Quelques motifs de papier peint restent suspendus dans l’espace, le ventre des cloisons nous révèle ses matières nues. L’artiste y a disposé des centaines de parpaings bruts, formant des sculptures/murs alvéolés. Un labyrinthe qui fusionne avec l’architecture d’origine du lieu. Des recoins comme des cachettes. Les trous béants de l’espace comme des trous de mémoire. Et tandis que les murs s’allègent, s’effacent, le parpaing vient exister dans son assemblage lourd.

À l’intérieur de ses cavités, des maisons miniatures en céramique. Des céramiques blessées comme fondues parfois. Une étonnante fusion de la forme et de la matière puisque si la céramique est un matériau millénaire épousant ici une forme standard, le parpaing, lui, renvoie à sa propre modernité.

À l’échelle du corps ou du regard, on promène son oeil dans les lotissements de maisonnettes nichées dans leur matériau d’existence. Le titre Pondeuses évoque non seulement les machines à fabriquer des parpaings mais également la production de masse, relayée par l’image de la poule en cage, procurant sans cesse des formes aussi fragiles que des céramiques. Ainsi cette installation existe entre force et finesse dans un lieu qu’on aurait réveillé d’un long sommeil.

En contrebas, sur l’asphalte, un tas de sable est surmonté de « pâtés » réalisés à l’aide d’une jardinière en plastique. La ruine devient construction et la construction devient ruine. Les formes s’effritent avec le vent et la pluie. Comme ces châteaux de l’enfance offerts à la progression des vagues, voués à une lente destruction.

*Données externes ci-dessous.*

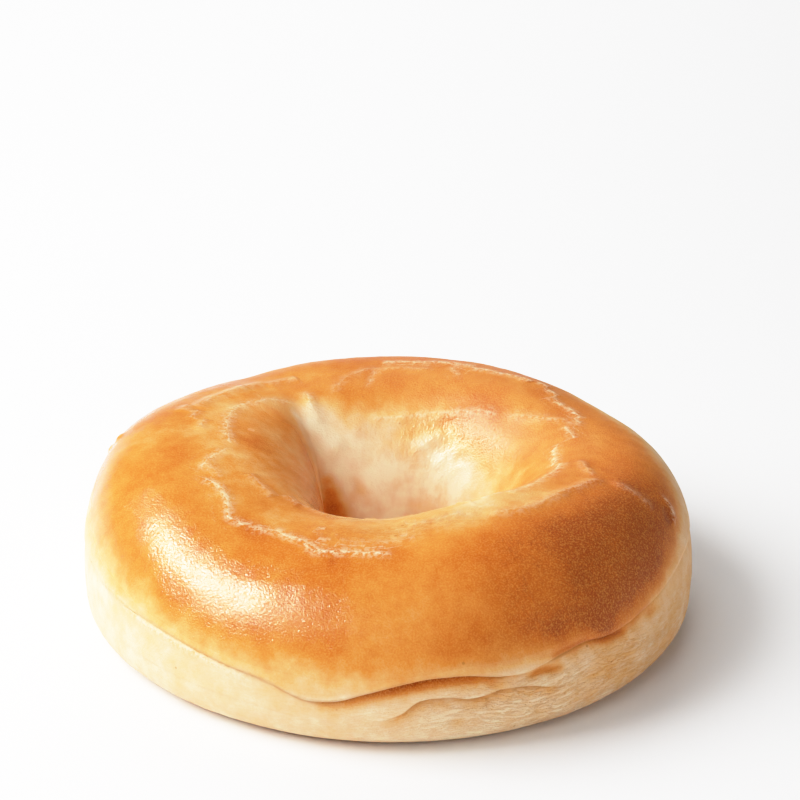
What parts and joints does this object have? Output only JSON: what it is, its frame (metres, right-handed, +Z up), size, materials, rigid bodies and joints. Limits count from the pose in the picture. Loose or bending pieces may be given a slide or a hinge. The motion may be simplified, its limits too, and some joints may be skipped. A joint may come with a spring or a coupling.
{
  "type": "bagel",
  "caption": "Plain baked ring of bread with a rounded, glossy browned top, pale creased sides, an off-centre hole and a flat base.",
  "frame": {"origin": "middle of the footprint, on the surface that the bagel lies on", "axes": "+Z up out of the flat base, -Y towards the front, which has the deepest folds, and -X towards the lapped end of the dough"},
  "size_m": [0.1112, 0.1084, 0.0352],
  "materials": {
    "crust": "glossy golden brown crust on top, running to matt cream on the sides and in the hole"
  },
  "bodies": {
    "root": {"bagel": "crust"}
  },
  "joints": []
}
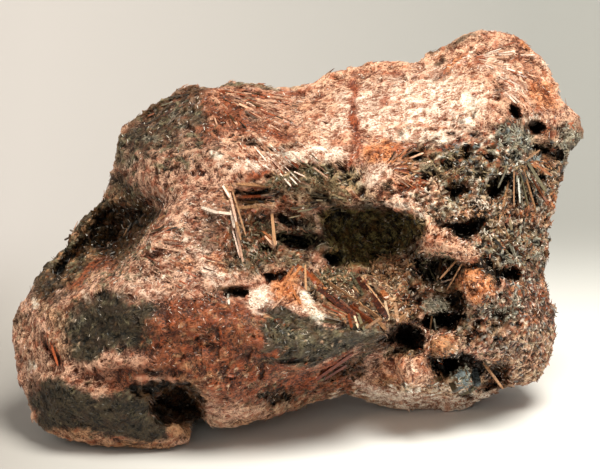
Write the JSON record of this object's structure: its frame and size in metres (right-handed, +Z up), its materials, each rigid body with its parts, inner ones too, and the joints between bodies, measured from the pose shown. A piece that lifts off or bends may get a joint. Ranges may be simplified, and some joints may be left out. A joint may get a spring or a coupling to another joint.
{
  "type": "manganoan diaspore specimen",
  "caption": "Broken lump of felted, bladed manganese-bearing diaspore with open crystal-lined hollows, resting on its flat lowest spots.",
  "frame": {"origin": "under the middle of the specimen's bounding box, on the surface that it rests on", "axes": "+X along the specimen's length, to the right as displayed; +Y away from the display side; +Z up"},
  "size_m": [0.087, 0.0544, 0.0566],
  "materials": {
    "diaspore_mass": "felted fibrous mineral, dull with small pearly glints",
    "main_hollow_crystals": "orange-brown bladed crystals, vitreous",
    "wedge_pocket_crystals": "brown needles, vitreous",
    "low_pocket_crystals": "grey stout crystals, vitreous"
  },
  "bodies": {
    "root": {"diaspore_mass": "diaspore_mass", "main_hollow_crystals": "main_hollow_crystals", "wedge_pocket_crystals": "wedge_pocket_crystals", "low_pocket_crystals": "low_pocket_crystals"}
  },
  "joints": []
}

Une sorte d’archéologie du paysage naît du travail d’Anne Houel. Elle insuffle à l’objet/image, les caractéristiques historiques d’un « quelque part » en voie d’extinction. En confrontant les matériaux de récupération et les matières issues de la pure création, sa recherche fusionne avec un environnement urbain qui semble échapper à toute volonté humaine. Apparition ou disparition, ses fragments d’architecture sont comme des points d’équilibre dans l’espace. Ses oeuvres offrent une réflexion basée sur la destruction, la mémoire et le renouveau. Aux frontières de l’espace mourant et de l’espace naissant, Anne Houel explore et collecte les traces d’un monde transitoire.